- Nickname: Erari
- Motto: Risa ukute
- Okakarara Location in Namibia
- Coordinates: 20°35′9″S 17°27′28″E﻿ / ﻿20.58583°S 17.45778°E
- Country: Namibia
- Region: Otjozondjupa Region
- Constituencies of Namibia: Okakarara Constituency

Government
- • Mayor: Erenfriede Veundja Kamutuezu

Population (2023)
- • Total: 7,123
- Time zone: UTC+2 (SAST)
- Climate: BSh

= Okakarara =

Okakarara is a town in Otjozondjupa Region, Namibia, located 50 km southeast of Waterberg National Park. It had a population of 7,123 in 2023, up from 3,269 in 2001.

Okakarara consists of the residential areas of Pamue, the former whites-only area, and Okakarara Proper, the former black residential area. It is the district capital of the Okakarara electoral constituency that includes surrounding settlements.

== History ==
The first house was built by Salathiel Kambamba Kambazembi and Reinard Tjerije who arrived in the area in 1923. The settlement grew over time and was proclaimed a town in 1992. Okakarara became the centre of the Herero Tribal Authority in the early 1970s.

== Economy and infrastructure==
The town further features a secondary school, a government hospital, a vocational training centre, and an abattoir.

Since 2007, Okakarara hosts the annual Okakarara trade fair, a four-day event to bring the breeders of the communal land area around the town together to showcase the animsale of cakes, a trade centre and an SME park.

To earn a living, small entrepreneurs earn their living through the selling of various items and services.

One of the higher educational services is offered at the Okakarara Senior Secondary School. Additional higher tertiary education is also offered at the Okakarara Vocational Training Center.

==Politics==
===Local authority elections===
Okakarara is governed by a town council that has seven seats. Formerly part of the Apartheid-era bantustan Hereroland, the area is still mainly populated by the Herero people. Because of this, Okakarara is one of the few towns in Namibia where the otherwise dominant SWAPO party faces considerable opposition.

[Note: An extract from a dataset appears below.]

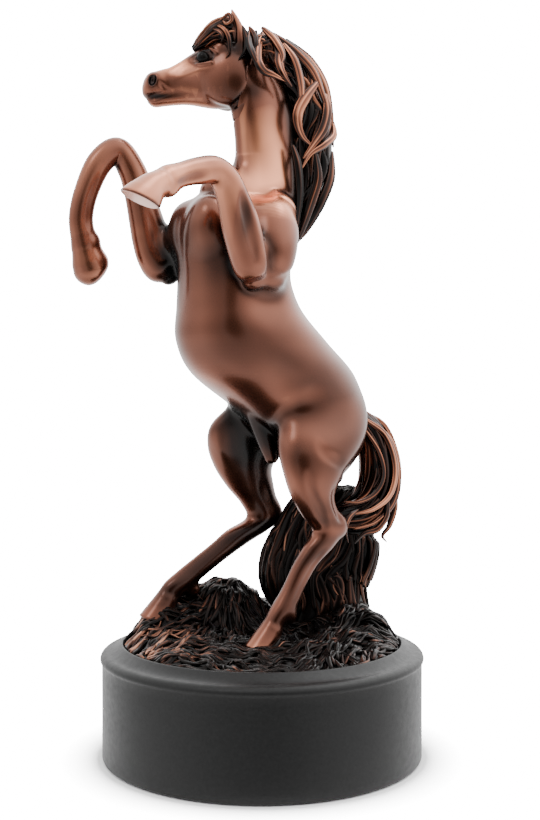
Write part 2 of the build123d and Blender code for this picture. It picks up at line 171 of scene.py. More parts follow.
class Limb(Shape):
    """Oval sections square to a free line: rows of (x, y, z, half size across, half size deep)."""

    def __init__(self, rows, side=(0, 1, 0), blend=2.0, caps=(None, None), axes=WORLD, steps=8, cuts=False,
                 sole=None):
        table = smooth_rows(rows, steps)
        self.centre = axes.world(table[:, :3])
        self.size = np.maximum(table[:, 3:5], 0.05)
        self.blend = blend
        self.cuts = cuts
        self.caps = caps
        self.sole = sole
        along = unit(np.gradient(self.centre, axis=0))
        side = np.asarray(side, float) @ axes.rows
        across = unit(side - along * (along @ side)[:, None])
        self.along = along
        self.across = across
        self.deep = np.cross(along, across)
        self.set_box(self.centre, self.size.max() + blend + 1.5)

    def nearest(self, points):
        """How far along the line, counted in its points, the nearest place is."""
        best = np.full(len(points), 1e9)
        where = np.zeros(len(points))
        for i in range(len(self.centre) - 1):
            a = self.centre[i]
            ab = self.centre[i + 1] - a
            ap = points - a
            t = np.clip(ap @ ab / (ab @ ab), 0, 1)
            gap = ((ap - t[:, None] * ab) ** 2).sum(1)
            nearer = gap < best
            best = np.where(nearer, gap, best)
            where = np.where(nearer, i + t, where)
        return where, np.sqrt(best)

    def at(self, table, where):
        i = np.minimum(where.astype(int), len(table) - 2)
        t = where - i
        if table.ndim == 2:
            t = t[:, None]
        return table[i] * (1 - t) + table[i + 1] * t

    def distance(self, points):
        where, _ = self.nearest(points)
        rel = points - self.at(self.centre, where)
        size = self.at(self.size, where)
        r1 = size[:, 0]
        r2 = size[:, 1]
        small = np.minimum(r1, r2)
        x = (rel * self.at(self.across, where)).sum(1) / r1
        y = (rel * self.at(self.deep, where)).sum(1) / r2
        last = len(self.centre) - 1
        z = (rel * self.at(self.along, where)).sum(1) / small
        for end, is_there in ((0, where < 1e-6), (1, where > last - 1e-6)):
            if self.caps[end] is not None:
                z = np.where(is_there, 0, z)
        k0 = np.sqrt(x * x + y * y + z * z) + 1e-9
        k1 = np.sqrt((x / r1) ** 2 + (y / r2) ** 2 + (z / small) ** 2) + 1e-9
        d = k0 * (k0 - 1) / k1
        for end, near in ((0, where < 3), (1, where > last - 3)):
            if self.caps[end] is not None:
                tip = self.centre[-end]
                out = self.along[-end] * (1 if end else -1)
                d = np.where(near, flat_end(d, (points - tip) @ out, self.caps[end]), d)
        if self.sole is not None:
            point, normal, edge = self.sole
            d = -smooth_min(-d, -((points - np.array(point)) @ unit(normal)), edge)
        return d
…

In the 2004 elections, SWAPO came only second, and the Herero-dominated National Unity Democratic Organisation (NUDO) won. Due to a very unusual coalition between SWAPO and Democratic Turnhalle Alliance (DTA), the then elected town mayor Ehrnst Katjiku had SWAPO affiliation. The 2015 local authority election was again won by NUDO which gained three seats and 842 votes. SWAPO came second with 538 votes and gained two seats, and the DTA also gained two seats with 483 votes. NUDO also won the 2020 local authority election. It obtained 642 votes and gained two seats. Also at two seats each were the Popular Democratic Movement (PDM, the new name of the DTA) with 535 votes and SWAPO with 375 votes. The remaining seat went to the Landless People's Movement (LPM, an opposition party formed in 2016) with 365 votes.

===Mayors===

- 2010 – 2012 MZ Tjiho (DTA)
- 2013 – 2015 John Viakondo
- 2016 – 2018 Olga Tjiurutue (PDM)
- 2018 – 2020 Veundjua Kamutuezu

===Twin towns===
Okakarara has twinning agreements with the following Namibian towns:

- Grootfontein
- Ongwediva
- Otjiwarongo
- Outapi
- Outjo
- Rehoboth
- Tsumeb
- Windhoek

==Notable residents==
- Zedekia Ngavirue, diplomat
- Ngarikutuke Tjiriange, former Namibian Minister of Justice

==In popular culture==
Okakarara is named as the venue for the "ECACL conference" that Ann Taylor has the honour of attending in the 1989 film The Gods Must Be Crazy II.